• Jane Austen-Inspired Wit
  • French Who Just Won't Mind Their Own Damn Business
  • "Chocolat," But No Mysterious Appearance By Johnny Depp


Directed by Jean-Pierre Jeunet, One of the Guys Who Unleashed Delicatessen Upon the World
Amélie trying to figure out where the Moulin Rouge is so she can see the Spectacular Spectacular!

A French Rushmore for Women

Amélie is a niece of those Jane Austen lasses who, rather than partake of the joys of sex and companionship themselves, meddle in the business of others. She's got a streak of Emma, and also Princess Di: two European icons of regal goodwill, notoriously at odds with princes and Knightleys. Amélie's childhood is shaped by protective neuroses; her adult timidity celebrated as purity of heart and soul. She's sugar sweet, of course, but Amélie is in dire need of shot of vodka in her sirot, I think. So we chart her story as an awakening from a dream world in which she vicariously lives through the jollies she surreptiously procures for others. Our cheer is directed at her arrival with us in the tangible, sensual world.

Amélie suffers the aspersions Austen's critics have proffered on her novels: the story is too dainty to amount to much; the foibles of mannered people are a target unworthy the serious writer. Acceptance of this criticism depends largely on one's taste in writing; Austen's devotees, a legion dwarfing Napoleon's and Hitler's combined, delight in her delicate word play and wry humor—a tone to match its subject. Quite shocking that Jeunet—last seen resurrecting Ripley in the fourth Alien, scaring the kiddies with an avante-guard fairytale freakshow The City of the Lost Children, and serving up the tenants above the Delicatessen—here tries to create a cotton candy carnival ride. As with Austen, Jeunet just wants us to have fun, and the swift spirit of Austen's prose is somewhat captured in his opening sequence. We meet Amélie and her crew at breakneck speed; the jokes whizz by, stop momentarily, then buzz away. Much of what substitutes for character development is presented to us by lists of peculiar likes and dislikes. This sounds like a trap, but Jeunet pulls it off fairly well. The generous would say that his neat camera tricks (a sad Amélie cries, and then liquifies and crashes to the floor, etc.) evoke the sharp playfulness of Austenian prose; the less-impressed would call it gimmickry without purpose.
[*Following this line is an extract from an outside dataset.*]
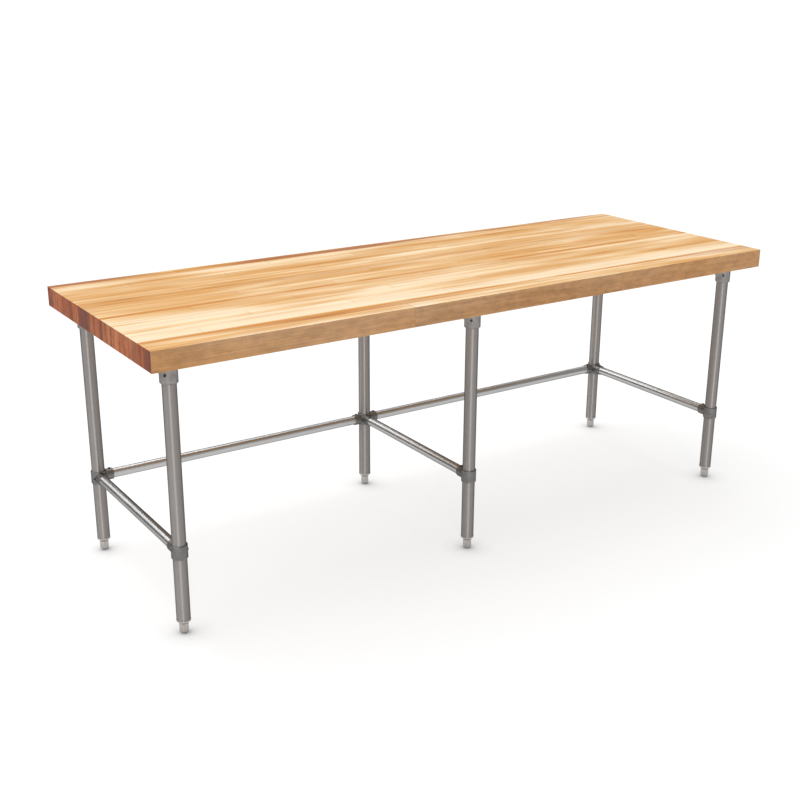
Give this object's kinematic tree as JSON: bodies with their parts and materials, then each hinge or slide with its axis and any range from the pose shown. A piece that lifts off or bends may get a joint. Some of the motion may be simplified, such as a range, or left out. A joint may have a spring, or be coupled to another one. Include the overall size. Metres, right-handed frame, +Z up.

I'll give Jeunet the benefit of the doubt. I laughed; I rollicked; I enjoyed the first half of the film. Without much story to tell, though, Amélie's adventures wear on us a bit, like the life of the party hanging around after everyone's gone home. At least Jeunet doesn't attempt political moralizing, like Lasse Hallstrom's similiarly themed, but entirely awful Chocolat. That film awkwardly attempted some strange connection between religious oppression and the talismanic power of bon bons. In fact, Audrey Tautou, the young actress blessed with the part of Amélie, kind of reminds me of a bon bon herself. Anyway, Amélie aims low and hits its mark, rallying masses of introverts to celebrate their own social awkwardness. I kept wishing that Amélie would somehow run into Max Fisher, formally of Rushmore Academy, who should now be on a foreign semester from some Ivy League university. They are opposite personalities (Max the aggressive extrovert; Amélie the shy wallflower), but I could picture them together, holding hands in Montmarte, discovering that their common bond is sexual energy channeled into an endearing lack of social grace. They've both overcome that to find happiness during our time with them at the movies, and I think that's what has drawn record audiences to Amélie, and why Rushmore is on its way to genuine classic status: Both empathesize with who we were, and who we are now.


The Pitch:
1 Delicatessen
1 Chocolat
1 Rushmore
3 Amélie
See It For:

Amélie discovers a French youth's treasure box containing assorted Jerry Lewis pictures.